- SUPPLIED RECORDS:
* * * *
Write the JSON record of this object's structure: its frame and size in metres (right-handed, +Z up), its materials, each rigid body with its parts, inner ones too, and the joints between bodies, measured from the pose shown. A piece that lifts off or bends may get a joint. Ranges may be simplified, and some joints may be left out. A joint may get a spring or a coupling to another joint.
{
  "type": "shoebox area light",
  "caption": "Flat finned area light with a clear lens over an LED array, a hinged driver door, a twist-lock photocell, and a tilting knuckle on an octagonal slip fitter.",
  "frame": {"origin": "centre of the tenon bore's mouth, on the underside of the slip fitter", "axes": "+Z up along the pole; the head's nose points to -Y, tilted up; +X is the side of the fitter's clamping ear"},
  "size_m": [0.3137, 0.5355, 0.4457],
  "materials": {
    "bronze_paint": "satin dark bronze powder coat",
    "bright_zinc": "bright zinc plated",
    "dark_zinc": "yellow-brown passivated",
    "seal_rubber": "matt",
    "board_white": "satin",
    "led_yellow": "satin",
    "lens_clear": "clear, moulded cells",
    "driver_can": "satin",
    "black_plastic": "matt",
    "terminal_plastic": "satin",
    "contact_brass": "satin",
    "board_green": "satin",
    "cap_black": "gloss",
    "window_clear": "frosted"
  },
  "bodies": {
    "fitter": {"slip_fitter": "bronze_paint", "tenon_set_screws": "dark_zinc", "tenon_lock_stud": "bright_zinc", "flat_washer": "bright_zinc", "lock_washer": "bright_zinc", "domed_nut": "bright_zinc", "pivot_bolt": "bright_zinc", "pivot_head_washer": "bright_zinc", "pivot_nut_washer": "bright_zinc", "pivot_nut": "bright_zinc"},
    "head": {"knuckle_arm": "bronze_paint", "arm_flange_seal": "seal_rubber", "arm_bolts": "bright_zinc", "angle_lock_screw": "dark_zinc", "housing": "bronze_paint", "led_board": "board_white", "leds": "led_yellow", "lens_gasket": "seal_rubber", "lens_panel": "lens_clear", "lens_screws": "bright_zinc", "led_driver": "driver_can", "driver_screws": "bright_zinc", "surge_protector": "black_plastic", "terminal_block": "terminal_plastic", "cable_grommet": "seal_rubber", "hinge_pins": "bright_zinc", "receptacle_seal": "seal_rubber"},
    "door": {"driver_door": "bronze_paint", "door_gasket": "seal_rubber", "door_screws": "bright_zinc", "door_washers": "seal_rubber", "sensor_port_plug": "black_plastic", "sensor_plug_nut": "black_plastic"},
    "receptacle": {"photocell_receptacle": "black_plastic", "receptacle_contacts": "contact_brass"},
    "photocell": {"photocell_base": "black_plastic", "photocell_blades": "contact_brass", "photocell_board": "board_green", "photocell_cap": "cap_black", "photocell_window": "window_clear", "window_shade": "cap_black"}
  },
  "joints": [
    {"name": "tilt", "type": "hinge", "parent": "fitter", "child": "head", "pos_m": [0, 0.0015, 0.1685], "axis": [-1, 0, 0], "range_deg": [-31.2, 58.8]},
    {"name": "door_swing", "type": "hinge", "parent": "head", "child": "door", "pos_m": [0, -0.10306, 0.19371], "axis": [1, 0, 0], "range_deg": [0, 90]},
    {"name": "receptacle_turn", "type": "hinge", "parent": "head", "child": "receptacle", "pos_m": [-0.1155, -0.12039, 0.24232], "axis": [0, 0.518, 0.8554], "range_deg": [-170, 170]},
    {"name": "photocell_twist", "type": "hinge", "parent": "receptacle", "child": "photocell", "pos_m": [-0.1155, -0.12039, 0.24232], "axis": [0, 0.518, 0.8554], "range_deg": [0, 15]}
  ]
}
* * * *
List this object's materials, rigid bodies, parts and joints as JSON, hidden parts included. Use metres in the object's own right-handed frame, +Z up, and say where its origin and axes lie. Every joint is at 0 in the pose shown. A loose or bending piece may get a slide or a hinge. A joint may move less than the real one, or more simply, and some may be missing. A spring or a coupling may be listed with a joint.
* * * *
- WHAT YOU ARE ASKED TO DO:
Using the entries above, find all lines with "axes". Copy them.

- SOLUTION FOR THIS TASK:
  "frame": {"origin": "centre of the tenon bore's mouth, on the underside of the slip fitter", "axes": "+Z up along the pole; the head's nose points to -Y, tilted up; +X is the side of the fitter's clamping ear"},
List this object's materials, rigid bodies, parts and joints as JSON, hidden parts included. Use metres in the object's own right-handed frame, +Z up, and say where its origin and axes lie. Every joint is at 0 in the pose shown. A loose or bending piece may get a slide or a hinge. A joint may move less than the real one, or more simply, and some may be missing. A spring or a coupling may be listed with a joint.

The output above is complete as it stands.